Par ailleurs, en présence d’un gun jumping, les autorités de concurrence peuvent adopter des mesures provisoires ou définitives pour exiger le démantèlement de la concentration dans le cas où elle aurait été déclaré incompatible. Bien que cet outil n’ait jusqu’à présent jamais été utilisé, la commissaire Vestager n’a pas exclu son utilisation à l’avenir.
Afin d’éviter toute sanction au titre du gun jumping, particulièrement dans les actes accomplis pendant la phase de pré-closing, il est recommandé aux entreprises d’avoir recours à des clean teams ou des black box, permettant de s’assurer que les échanges d’informations rendus nécessaires par la préparation de l’opération ne permettent pas à l’acquéreur, ou plus généralement aux parties, de prendre part aux décisions stratégiques des autres parties, en cessant d’agir comme concurrents.

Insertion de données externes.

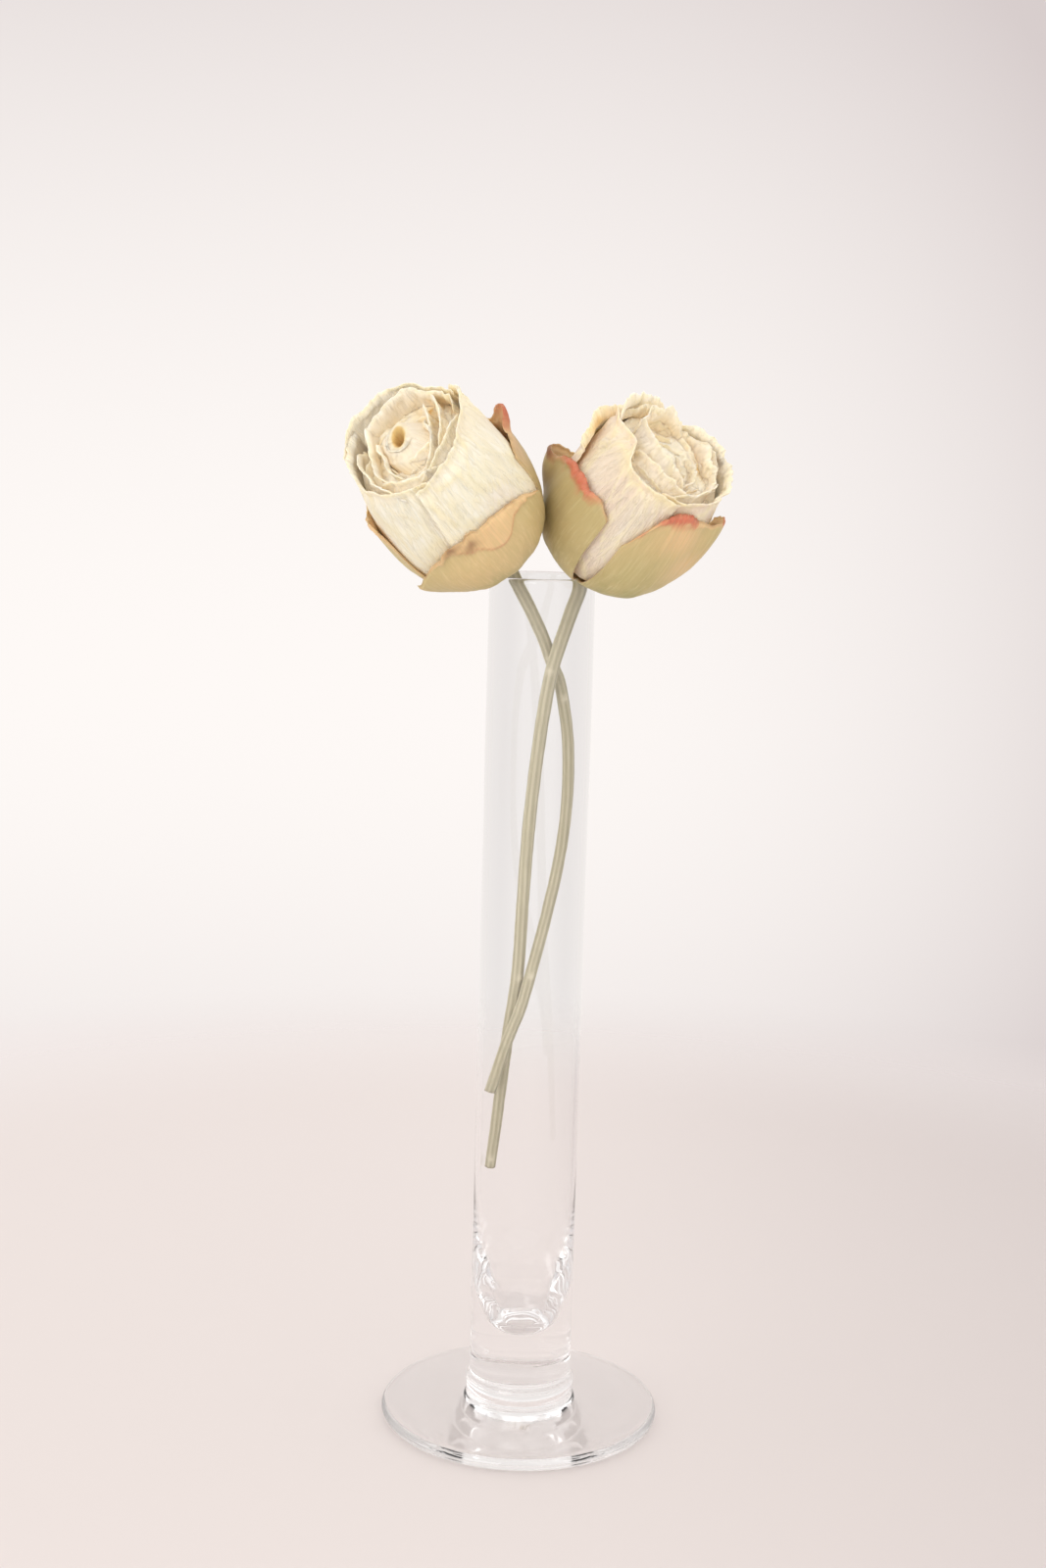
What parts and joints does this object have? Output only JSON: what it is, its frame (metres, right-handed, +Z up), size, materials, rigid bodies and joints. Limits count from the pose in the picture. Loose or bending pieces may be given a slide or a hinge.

L’accent doit également être porté sur le contenu des SPAs et plus particulièrement des clauses dites covenants ayant pour but de protéger la valeur de la cible entre la signature et le closing. Certaines clauses peuvent notamment contenir une obligation de gestion selon « le cours normal des affaires » ou l’interdiction de réaliser des investissements au-delà d’un certain montant. Sur ce point, la jurisprudence (v. notamment la décision Altice) ne remet pas en cause le principe ou la rédaction de ce type de clauses, dès lors qu’elles traduisent la seule volonté de l’acheteur de préserver la valorisation de la cible et donc sont limitées et proportionnées aux décisions susceptibles d’avoir un impact significatif sur sa valeur (e.g. vigilance des autorités concernant les seuils utilisés pour approuver une cession, ou concernant les clauses permettant une « gestion courante » de la cible).